La liberté retrouvée

Depuis, elle n’est pas restée sans rien faire. Elle reste l’agent de certains artistes. “Je continue à faire mon travail autrement, ce ne sont plus les clients qui viennent me voir, c’est moi qui vais à leur rencontre. Parfois même je vais accrocher les toiles chez eux. C’est très différent !” Elle n’a plus d’horaires. Elle bricole, “j’ai refait toute la peinture de la maison”, elle fait des bijoux, de la couture, elle savoure les instants passés dans son jardin. “J’ai retrouvé une certaine liberté, je respire à nouveau.” Elle l’affirme, elle ne s’ennuie jamais. Elle aime la nature. “Je parle à mes plantes vous savez !” Elle écoute les oiseaux, les centaines de vini qui viennent réclamer leur repas. “Tout cela m’apaise, j’ai l’impression de faire partie de cette nature.” Elle aime également “les mystères”, s’intéresse à l’ésotérisme et l’astrologie. Elle fait des recherches dans ces domaines.

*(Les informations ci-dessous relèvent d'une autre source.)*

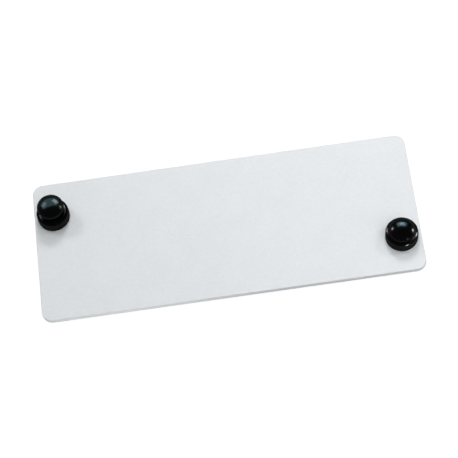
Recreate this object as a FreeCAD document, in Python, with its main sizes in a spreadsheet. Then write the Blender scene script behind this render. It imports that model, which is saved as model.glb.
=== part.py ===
"""Blank panel plate with two push-pull plunger latches.

A flat painted sheet-metal plate closes an unused opening in a rack shelf. Near two opposite corners
it carries a moulded latch: a grommet, with a collar in front of the plate and four split prongs behind
it, and a plunger with a domed head. Pushing the head in drives the plunger's swollen tip down between
the prongs, and pulling it out lets them go.

Millimetres. X is the plate's length, Y its width, and +Z points out of its front face. The origin is the
centre of the plate's back face, which seats on the shelf. The left plunger is drawn pulled out and the
right one pushed in.
"""

import FreeCAD, Part
import os

import Sketcher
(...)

Selon Rose Vermande Mapuhi, la vie “doit être vécue”. Quand elle regarde le soleil, reconnaissant l’énergie qu’il offre en permanence, elle se sent “redevable”. Elle est une femme “heureuse” et “comblée” mais pas encore totalement “accomplie” car “j’ai encore tant à apprendre”. De son parcours qui n’a pas été sans obstacle, elle retient sa volonté qu’elle aimerait donner en exemple. “Je m’en suis sortie, tout le monde peut y arriver, mais il ne faut jamais rien lâcher. Quand on tombe, ce qui ne manque jamais d’arriver, il faut toujours se relever.” Elle conclut : “sans combat, il n’y a rien, la vie, c’est un peu comme la pluie et le beau temps”.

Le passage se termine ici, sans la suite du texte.